At midnight, limits on social gatherings and large venue capacity, school and public masking requirements, and Alberta’s mandatory work-from-home order expired. Step 2 of Alberta’s reopening plan also ends the screening of youth for activities, other school requirements like cohorting, and restrictions on liquor service.
However, masking requirements will remain in place in high-risk settings, including at provincial health sites, continuing care centres and on public transit. And, anyone with COVID-19 symptoms or a positive test result must still isolate.
“We have finally turned a major corner on COVID-19,” Kenney declared.
“All of the data both here in Alberta and right across the world says that the worst of COVID is behind us and that this disease that has changed our lives in so many ways is no longer an open-ended threat to our lives and livelihoods, from all that we know today.”
On Monday, Alberta Health reported 14 more COVID-19 deaths, a total of 1,224 COVID-19 hospital patients, and 9,000 known active cases.
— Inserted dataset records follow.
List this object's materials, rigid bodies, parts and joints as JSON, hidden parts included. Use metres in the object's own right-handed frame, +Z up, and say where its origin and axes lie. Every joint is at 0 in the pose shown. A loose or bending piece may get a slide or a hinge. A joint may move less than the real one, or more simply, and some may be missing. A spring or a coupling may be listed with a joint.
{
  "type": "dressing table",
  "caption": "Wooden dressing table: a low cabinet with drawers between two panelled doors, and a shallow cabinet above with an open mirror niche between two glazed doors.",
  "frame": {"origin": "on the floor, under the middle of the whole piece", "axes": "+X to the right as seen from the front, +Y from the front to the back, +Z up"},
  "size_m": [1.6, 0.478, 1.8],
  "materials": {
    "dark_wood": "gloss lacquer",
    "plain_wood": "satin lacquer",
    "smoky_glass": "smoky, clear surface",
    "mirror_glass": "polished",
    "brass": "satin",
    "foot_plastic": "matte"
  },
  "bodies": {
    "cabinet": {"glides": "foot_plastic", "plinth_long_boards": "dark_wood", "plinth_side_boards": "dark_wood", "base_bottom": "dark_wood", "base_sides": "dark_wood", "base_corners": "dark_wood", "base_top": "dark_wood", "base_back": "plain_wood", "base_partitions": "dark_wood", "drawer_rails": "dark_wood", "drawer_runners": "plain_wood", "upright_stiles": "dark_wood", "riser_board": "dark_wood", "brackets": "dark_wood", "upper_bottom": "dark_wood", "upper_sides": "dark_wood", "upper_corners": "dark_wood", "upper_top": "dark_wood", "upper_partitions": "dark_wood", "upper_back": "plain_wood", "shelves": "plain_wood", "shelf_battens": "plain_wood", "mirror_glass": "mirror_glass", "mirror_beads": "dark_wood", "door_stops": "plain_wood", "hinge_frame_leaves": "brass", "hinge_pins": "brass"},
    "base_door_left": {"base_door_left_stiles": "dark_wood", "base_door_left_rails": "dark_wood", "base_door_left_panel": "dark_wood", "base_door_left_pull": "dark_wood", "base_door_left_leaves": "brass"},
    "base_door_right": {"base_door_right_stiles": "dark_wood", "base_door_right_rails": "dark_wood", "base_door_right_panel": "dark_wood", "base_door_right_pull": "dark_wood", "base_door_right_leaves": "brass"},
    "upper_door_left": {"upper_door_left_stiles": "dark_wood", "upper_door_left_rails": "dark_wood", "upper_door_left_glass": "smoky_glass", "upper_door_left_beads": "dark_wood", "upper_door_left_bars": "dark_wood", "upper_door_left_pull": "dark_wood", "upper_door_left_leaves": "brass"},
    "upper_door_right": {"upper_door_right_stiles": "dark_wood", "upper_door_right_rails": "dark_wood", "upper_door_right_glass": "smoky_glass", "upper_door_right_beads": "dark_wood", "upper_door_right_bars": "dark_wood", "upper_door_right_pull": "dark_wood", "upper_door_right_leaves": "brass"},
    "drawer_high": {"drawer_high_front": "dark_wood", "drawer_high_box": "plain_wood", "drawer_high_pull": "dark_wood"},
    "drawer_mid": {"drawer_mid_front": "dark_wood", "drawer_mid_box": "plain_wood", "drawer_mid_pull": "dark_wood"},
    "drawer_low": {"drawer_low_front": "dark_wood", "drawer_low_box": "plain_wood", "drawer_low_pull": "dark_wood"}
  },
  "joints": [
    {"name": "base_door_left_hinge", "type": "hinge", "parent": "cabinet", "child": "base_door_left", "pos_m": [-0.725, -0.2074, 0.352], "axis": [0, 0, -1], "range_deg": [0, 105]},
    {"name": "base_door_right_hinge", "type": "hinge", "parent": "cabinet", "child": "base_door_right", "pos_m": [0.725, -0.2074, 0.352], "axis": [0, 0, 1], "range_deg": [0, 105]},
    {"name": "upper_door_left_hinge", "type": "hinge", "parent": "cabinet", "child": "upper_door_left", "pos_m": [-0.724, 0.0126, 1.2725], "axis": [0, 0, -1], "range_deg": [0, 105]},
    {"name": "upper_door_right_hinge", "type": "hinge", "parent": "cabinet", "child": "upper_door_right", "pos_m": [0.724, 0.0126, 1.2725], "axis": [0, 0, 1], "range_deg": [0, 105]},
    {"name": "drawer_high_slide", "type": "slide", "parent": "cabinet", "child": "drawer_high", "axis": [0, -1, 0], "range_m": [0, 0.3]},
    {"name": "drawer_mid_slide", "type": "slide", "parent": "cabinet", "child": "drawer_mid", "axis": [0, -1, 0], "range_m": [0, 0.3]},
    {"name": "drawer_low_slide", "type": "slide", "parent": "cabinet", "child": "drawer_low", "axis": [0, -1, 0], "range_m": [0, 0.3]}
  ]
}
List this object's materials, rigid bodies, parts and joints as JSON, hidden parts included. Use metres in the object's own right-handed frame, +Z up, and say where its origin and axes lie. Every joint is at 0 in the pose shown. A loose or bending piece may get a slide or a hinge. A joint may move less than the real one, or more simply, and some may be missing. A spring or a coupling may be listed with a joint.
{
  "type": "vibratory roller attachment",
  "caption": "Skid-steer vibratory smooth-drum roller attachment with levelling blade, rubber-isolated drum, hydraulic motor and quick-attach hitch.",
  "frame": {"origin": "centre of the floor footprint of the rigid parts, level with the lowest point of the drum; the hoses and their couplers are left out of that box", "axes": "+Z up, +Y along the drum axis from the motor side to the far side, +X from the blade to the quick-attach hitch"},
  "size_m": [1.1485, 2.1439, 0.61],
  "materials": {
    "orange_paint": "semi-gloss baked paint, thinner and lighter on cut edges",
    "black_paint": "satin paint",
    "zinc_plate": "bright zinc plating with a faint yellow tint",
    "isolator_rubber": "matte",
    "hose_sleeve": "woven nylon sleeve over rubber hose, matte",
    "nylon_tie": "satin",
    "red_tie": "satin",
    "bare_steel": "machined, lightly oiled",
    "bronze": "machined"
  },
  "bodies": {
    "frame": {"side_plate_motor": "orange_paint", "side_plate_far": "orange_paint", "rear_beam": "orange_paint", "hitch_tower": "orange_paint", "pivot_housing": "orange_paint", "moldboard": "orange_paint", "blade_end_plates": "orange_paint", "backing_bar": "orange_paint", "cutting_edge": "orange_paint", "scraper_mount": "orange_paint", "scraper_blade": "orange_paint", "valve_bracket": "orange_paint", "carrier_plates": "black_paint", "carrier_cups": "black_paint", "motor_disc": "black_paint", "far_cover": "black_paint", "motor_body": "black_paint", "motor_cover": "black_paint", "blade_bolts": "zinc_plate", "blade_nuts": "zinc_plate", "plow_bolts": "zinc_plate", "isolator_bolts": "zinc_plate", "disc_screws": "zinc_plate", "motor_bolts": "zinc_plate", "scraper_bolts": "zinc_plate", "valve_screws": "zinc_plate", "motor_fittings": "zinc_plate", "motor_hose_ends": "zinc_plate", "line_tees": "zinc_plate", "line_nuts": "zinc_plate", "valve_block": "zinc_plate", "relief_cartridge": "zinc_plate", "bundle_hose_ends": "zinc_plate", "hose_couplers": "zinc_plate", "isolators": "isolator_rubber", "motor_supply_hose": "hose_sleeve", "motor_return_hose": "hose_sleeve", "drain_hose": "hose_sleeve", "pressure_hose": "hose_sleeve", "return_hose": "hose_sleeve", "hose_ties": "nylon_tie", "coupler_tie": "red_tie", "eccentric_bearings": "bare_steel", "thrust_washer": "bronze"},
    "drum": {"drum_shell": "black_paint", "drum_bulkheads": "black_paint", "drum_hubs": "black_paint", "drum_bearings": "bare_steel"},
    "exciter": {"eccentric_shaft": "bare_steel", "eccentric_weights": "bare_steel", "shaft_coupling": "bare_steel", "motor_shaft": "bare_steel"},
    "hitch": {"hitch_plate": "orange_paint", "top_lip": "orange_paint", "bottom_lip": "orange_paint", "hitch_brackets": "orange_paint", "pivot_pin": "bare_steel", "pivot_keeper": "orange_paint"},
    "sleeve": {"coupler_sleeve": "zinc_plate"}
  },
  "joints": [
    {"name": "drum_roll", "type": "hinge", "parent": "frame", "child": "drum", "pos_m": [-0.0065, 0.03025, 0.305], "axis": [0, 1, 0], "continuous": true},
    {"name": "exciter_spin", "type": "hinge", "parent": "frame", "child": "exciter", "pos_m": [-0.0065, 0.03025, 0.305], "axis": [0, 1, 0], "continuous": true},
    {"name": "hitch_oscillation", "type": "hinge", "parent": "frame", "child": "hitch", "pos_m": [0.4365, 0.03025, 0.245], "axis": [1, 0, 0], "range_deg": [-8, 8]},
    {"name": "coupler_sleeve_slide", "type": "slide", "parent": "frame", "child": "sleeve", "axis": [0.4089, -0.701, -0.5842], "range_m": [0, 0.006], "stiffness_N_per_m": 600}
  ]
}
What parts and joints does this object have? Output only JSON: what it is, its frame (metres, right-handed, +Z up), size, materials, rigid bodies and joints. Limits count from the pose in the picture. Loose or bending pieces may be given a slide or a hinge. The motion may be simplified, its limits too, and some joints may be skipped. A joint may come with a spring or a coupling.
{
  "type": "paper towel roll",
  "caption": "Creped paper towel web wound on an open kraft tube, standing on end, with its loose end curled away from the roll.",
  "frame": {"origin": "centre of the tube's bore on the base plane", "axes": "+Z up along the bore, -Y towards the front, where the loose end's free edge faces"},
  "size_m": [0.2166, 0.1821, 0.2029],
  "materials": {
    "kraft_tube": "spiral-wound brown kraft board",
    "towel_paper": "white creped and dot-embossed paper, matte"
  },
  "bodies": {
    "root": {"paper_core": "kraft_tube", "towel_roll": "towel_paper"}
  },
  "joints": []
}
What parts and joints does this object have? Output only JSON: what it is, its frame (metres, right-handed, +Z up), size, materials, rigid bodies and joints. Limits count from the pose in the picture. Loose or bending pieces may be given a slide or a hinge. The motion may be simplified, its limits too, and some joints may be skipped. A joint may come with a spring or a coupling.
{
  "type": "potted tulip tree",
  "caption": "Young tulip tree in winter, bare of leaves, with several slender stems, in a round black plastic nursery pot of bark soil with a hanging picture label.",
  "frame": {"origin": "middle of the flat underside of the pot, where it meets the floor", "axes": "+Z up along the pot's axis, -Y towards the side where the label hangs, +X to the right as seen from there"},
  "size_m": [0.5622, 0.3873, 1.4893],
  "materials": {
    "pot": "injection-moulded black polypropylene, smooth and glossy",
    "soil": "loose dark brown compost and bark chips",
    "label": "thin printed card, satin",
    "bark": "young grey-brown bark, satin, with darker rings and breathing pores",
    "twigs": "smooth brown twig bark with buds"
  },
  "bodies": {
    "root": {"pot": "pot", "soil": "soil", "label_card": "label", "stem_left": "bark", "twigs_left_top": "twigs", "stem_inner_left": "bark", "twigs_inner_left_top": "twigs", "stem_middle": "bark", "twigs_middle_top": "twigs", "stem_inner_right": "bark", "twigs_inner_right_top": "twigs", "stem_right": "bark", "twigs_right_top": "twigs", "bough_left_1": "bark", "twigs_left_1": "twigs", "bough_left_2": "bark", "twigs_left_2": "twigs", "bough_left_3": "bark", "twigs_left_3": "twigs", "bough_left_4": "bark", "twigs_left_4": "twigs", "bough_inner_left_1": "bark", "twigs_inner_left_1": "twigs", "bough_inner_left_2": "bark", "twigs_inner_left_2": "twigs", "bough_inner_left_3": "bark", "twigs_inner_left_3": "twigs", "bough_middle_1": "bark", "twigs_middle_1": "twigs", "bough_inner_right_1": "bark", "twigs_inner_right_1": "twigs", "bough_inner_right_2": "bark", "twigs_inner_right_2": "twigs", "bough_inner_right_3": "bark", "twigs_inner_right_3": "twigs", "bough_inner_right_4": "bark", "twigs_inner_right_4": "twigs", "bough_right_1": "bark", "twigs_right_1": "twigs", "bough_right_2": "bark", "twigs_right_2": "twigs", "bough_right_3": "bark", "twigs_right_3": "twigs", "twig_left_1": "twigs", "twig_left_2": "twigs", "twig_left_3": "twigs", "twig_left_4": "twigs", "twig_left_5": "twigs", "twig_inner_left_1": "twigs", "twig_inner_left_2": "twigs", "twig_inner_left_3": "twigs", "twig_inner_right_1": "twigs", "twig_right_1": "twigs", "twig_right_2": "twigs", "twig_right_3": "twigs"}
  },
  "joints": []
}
The province’s number of COVID-19 hospital patients began to fall the second week of February, coming down from a high of 1,681 on Feb. 7. Since the start of the month, 295 Albertans have died due to COVID-19, including 40 in the past seven days, though both numbers will rise in the coming days as historical data is revised and updated. Limits to testing capacity and eligibility mean Alberta’s actual number of active cases is likely many times higher.
Kenney also revealed Tuesday his government planned to make amendments to the Municipal Government Act to prevent cities from imposing their own public health measures.
Despite provincial masking rules ending at midnight, Edmonton’s face covering bylaw is due to remain in effect until at least March 8, when council is due to debate keeping or ending it.
Kenney said he hoped to see the change legislated early next week so as “to not allow these lingering issues to be a divisive political football.”
“We certainly shouldn’t allow political science be substituted for public health science,” he said.
On June 18, 2021, Kenney and then health minister Tyler Shandro announced for the first time Alberta would lift most public health measures that Canada Day, having immunized 70 per cent of its eligible population with at least one dose of vaccine.
COVID-19 infections would rise throughout the summer, peaking in September and prompting an apology from Kenney and Alberta’s top doctor for moving too quickly.